Records to process –
=====

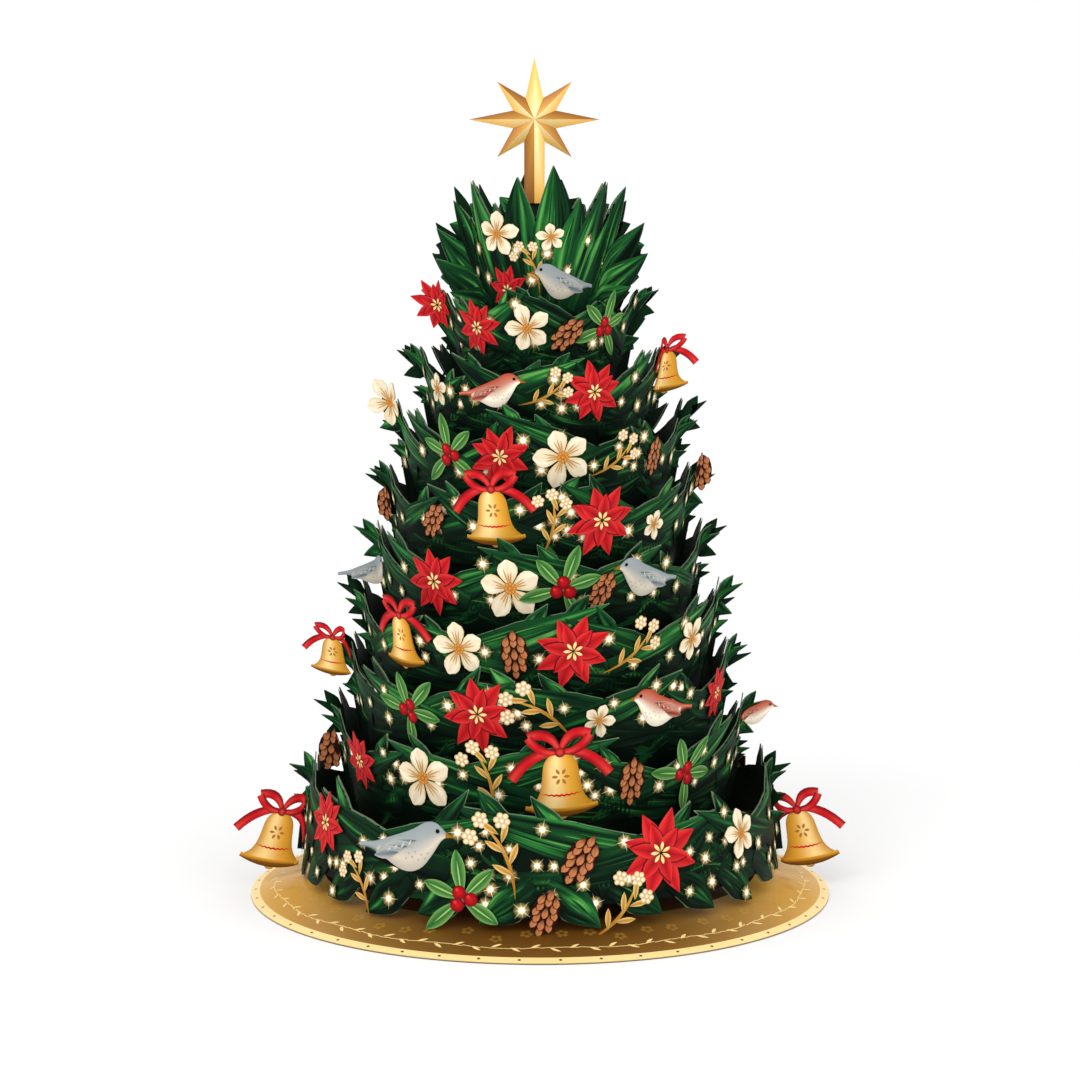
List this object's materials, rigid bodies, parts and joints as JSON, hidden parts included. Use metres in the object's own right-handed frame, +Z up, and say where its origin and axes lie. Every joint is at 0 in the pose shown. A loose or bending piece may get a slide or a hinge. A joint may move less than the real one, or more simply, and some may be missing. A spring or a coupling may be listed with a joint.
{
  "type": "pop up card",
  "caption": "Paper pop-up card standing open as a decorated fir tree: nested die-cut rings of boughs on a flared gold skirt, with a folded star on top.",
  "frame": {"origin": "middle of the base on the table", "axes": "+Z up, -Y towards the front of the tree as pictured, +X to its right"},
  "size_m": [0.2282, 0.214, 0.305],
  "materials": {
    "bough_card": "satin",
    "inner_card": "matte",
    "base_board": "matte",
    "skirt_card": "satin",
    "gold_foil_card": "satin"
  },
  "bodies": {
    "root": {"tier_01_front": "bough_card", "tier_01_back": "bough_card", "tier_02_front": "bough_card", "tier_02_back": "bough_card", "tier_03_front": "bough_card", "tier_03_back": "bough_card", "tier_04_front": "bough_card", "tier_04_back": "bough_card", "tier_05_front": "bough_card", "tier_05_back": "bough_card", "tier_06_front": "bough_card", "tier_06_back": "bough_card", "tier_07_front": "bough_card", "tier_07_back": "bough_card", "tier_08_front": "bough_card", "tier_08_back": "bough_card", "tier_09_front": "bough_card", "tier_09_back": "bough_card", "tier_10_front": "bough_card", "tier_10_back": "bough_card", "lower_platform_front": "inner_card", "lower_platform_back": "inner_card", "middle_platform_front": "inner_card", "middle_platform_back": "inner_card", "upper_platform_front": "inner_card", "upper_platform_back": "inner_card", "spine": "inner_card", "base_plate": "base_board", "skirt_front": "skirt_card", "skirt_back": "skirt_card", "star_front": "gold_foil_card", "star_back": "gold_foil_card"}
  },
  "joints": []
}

=====

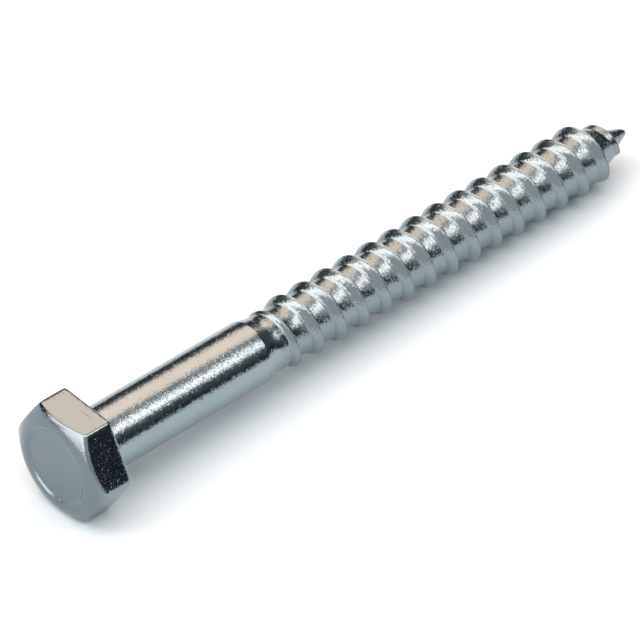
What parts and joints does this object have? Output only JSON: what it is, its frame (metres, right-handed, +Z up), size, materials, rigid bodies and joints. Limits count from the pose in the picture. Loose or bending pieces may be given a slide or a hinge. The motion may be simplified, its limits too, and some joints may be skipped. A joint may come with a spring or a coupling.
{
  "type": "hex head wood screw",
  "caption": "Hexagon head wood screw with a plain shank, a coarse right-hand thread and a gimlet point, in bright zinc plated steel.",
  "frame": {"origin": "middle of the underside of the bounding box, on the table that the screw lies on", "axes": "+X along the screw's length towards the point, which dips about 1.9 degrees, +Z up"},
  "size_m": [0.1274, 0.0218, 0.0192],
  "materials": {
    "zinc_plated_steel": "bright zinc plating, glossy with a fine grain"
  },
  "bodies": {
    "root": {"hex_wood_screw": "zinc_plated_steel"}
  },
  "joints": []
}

=====

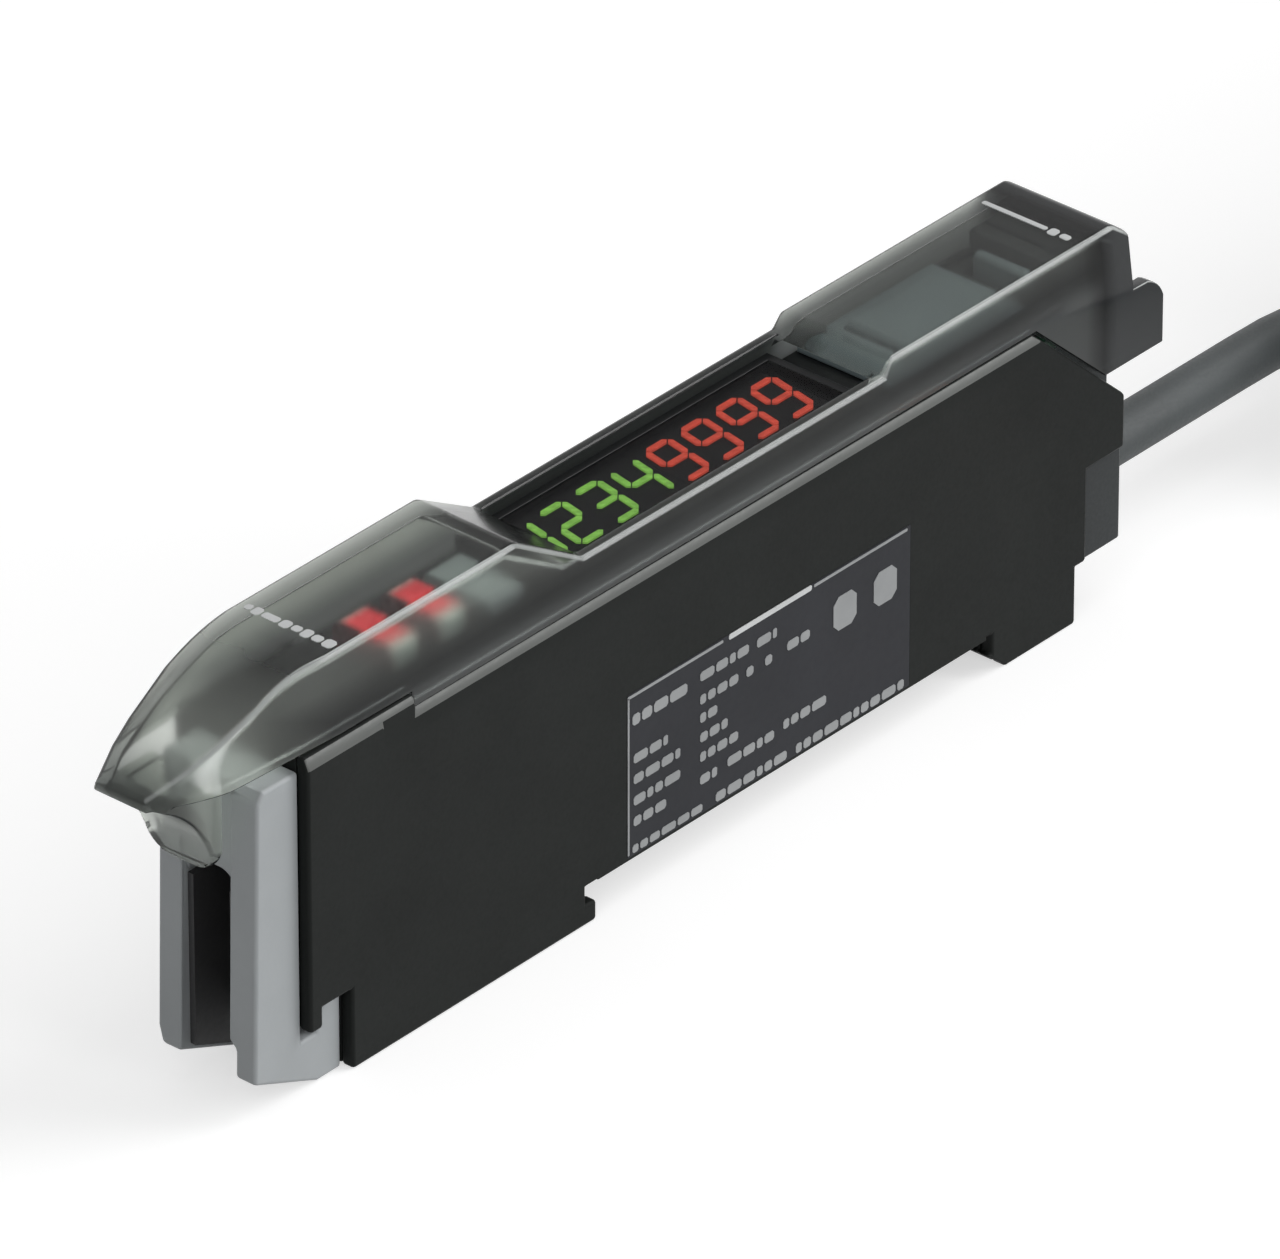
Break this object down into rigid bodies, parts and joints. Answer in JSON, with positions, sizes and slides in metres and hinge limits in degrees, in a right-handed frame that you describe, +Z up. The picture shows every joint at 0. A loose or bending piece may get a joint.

=====

Given instruction –
Check each line of the entries above for the word "materials". List the ones that have it.

Solved problem –
List this object's materials, rigid bodies, parts and joints as JSON, hidden parts included. Use metres in the object's own right-handed frame, +Z up, and say where its origin and axes lie. Every joint is at 0 in the pose shown. A loose or bending piece may get a slide or a hinge. A joint may move less than the real one, or more simply, and some may be missing. A spring or a coupling may be listed with a joint.
  "materials": {
What parts and joints does this object have? Output only JSON: what it is, its frame (metres, right-handed, +Z up), size, materials, rigid bodies and joints. Limits count from the pose in the picture. Loose or bending pieces may be given a slide or a hinge. The motion may be simplified, its limits too, and some joints may be skipped. A joint may come with a spring or a coupling.
  "materials": {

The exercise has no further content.